Welcome, fellow wordsmiths!
It’s time to learn how to play Balderdash the real way.
Ever got bored playing Balderdash and yearned for a little more excitement? Thought a word or movie title could be funny if you just didn’t have to make it sound convincing? Wanted to slip in a dirty joke to embarrass your brother’s girlfriend? Always wanted to say “boob infested” but just couldn’t find the right social situation? Then this is the balderdash version for you.
Things You’ll Need:
* three or more friends (or cardboard cutout of real friends)
* Balderdash (or a dictionary)
* pens and paper (probably should buy these)
* a functioning brain w/imagination (see wikipedia)
Pick movers, though you won’t need necessarily them. Funny figurines from your childhood, pieces of candy, belly button lint–thingingfrog believes anything can make a good mover.
Draw cards as you normally would, but when the time comes to make a definition (or if you’re playing Beyond Balderdash, a movie plot), make something up. Use your imagination. For those of you who were born after 1989, see wikipedia for more information on your imagination and all it can do for you.
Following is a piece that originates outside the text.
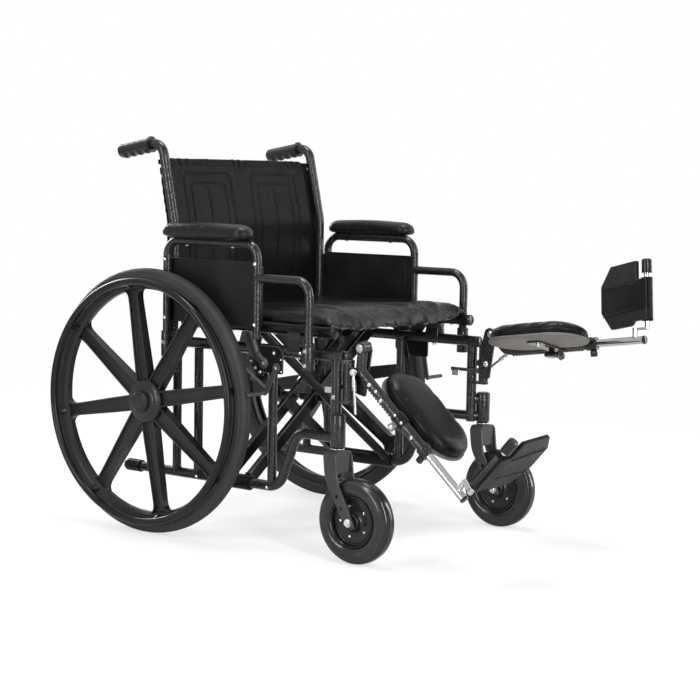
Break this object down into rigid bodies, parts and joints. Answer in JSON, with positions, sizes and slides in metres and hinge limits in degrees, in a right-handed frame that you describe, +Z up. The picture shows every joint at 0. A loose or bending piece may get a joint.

For example, using Classic Balderdash:
skagbolite: a mythological creature, part imp, part cheesecake
doromania: fear of using doors as entrances or exits
(Just a note. I had doromania once, but luckily I was in a wide-open, flower-willed pasture. What an enchanting day! Sigh…)
Or for Beyond Balderdash, which has movie plots:
Talk to Me: German guards interrogate 17 mimes to death
(This was a surprisingly inspiring movie–that only one mime screamed was particularly impressive. A lesson to us all)
The funniest definition of the round earns three moves and “props.”